▶ **MATERIAL PROVIDED**
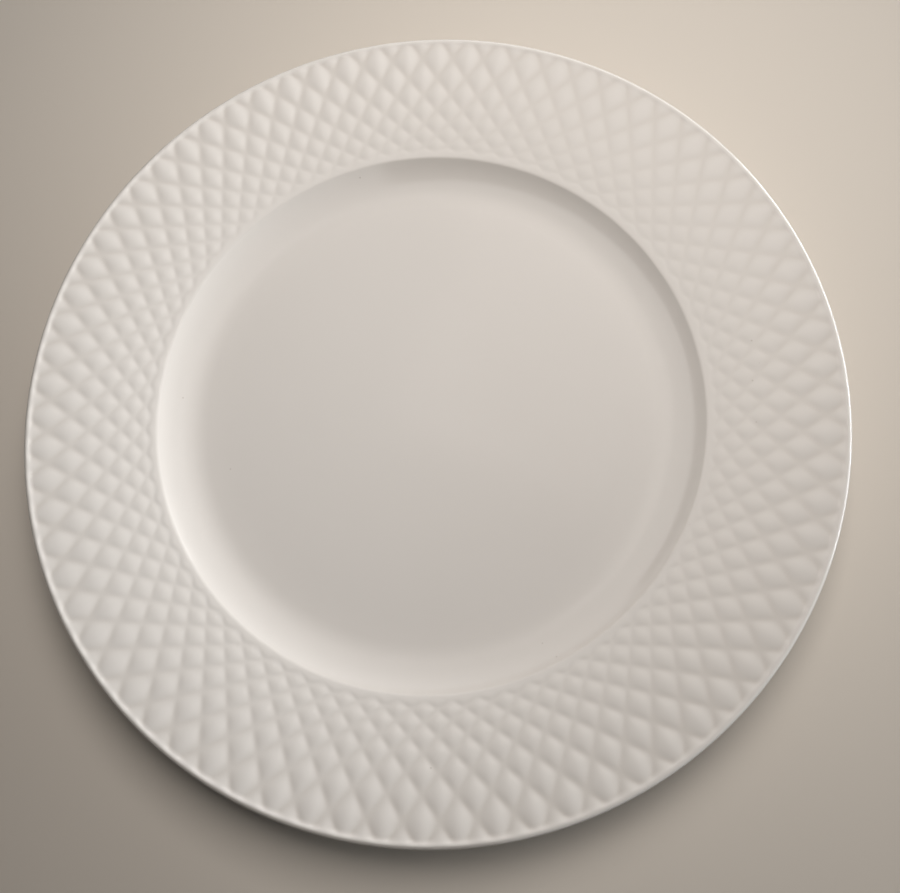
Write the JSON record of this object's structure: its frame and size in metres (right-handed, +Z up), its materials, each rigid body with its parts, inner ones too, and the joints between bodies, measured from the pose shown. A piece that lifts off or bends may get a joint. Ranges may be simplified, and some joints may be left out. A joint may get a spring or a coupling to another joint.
{
  "type": "dinner plate",
  "caption": "Round rigid dinner plate with a sunken well, a wide rim with a diamond lattice in relief, a rounded lip and a foot ring.",
  "frame": {"origin": "centre of the circle that the foot ring stands on", "axes": "+Z up along the plate's axis, out of the well"},
  "size_m": [0.27, 0.27, 0.025],
  "materials": {
    "glaze": "warm white clear glaze, glossy"
  },
  "bodies": {
    "root": {"plate": "glaze"}
  },
  "joints": []
}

▶ **REQUIRED TASK**
Print the listing above in its entirety, with every line exact.

▶ **FINISHED TASK**
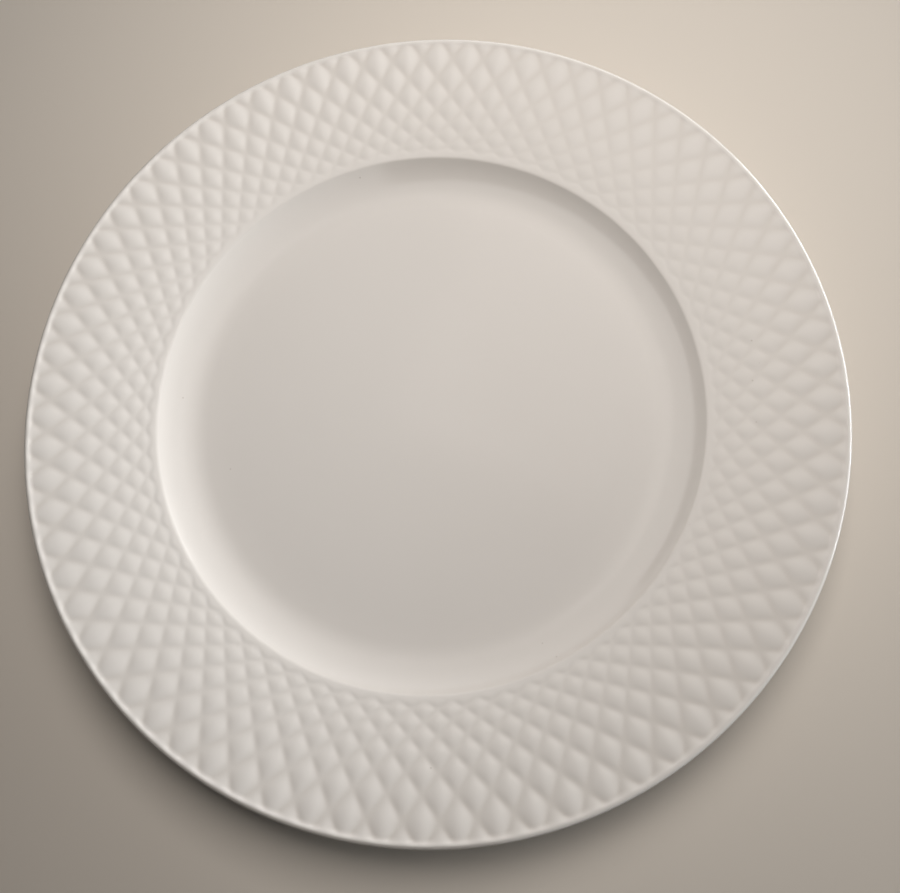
Write the JSON record of this object's structure: its frame and size in metres (right-handed, +Z up), its materials, each rigid body with its parts, inner ones too, and the joints between bodies, measured from the pose shown. A piece that lifts off or bends may get a joint. Ranges may be simplified, and some joints may be left out. A joint may get a spring or a coupling to another joint.
{
  "type": "dinner plate",
  "caption": "Round rigid dinner plate with a sunken well, a wide rim with a diamond lattice in relief, a rounded lip and a foot ring.",
  "frame": {"origin": "centre of the circle that the foot ring stands on", "axes": "+Z up along the plate's axis, out of the well"},
  "size_m": [0.27, 0.27, 0.025],
  "materials": {
    "glaze": "warm white clear glaze, glossy"
  },
  "bodies": {
    "root": {"plate": "glaze"}
  },
  "joints": []
}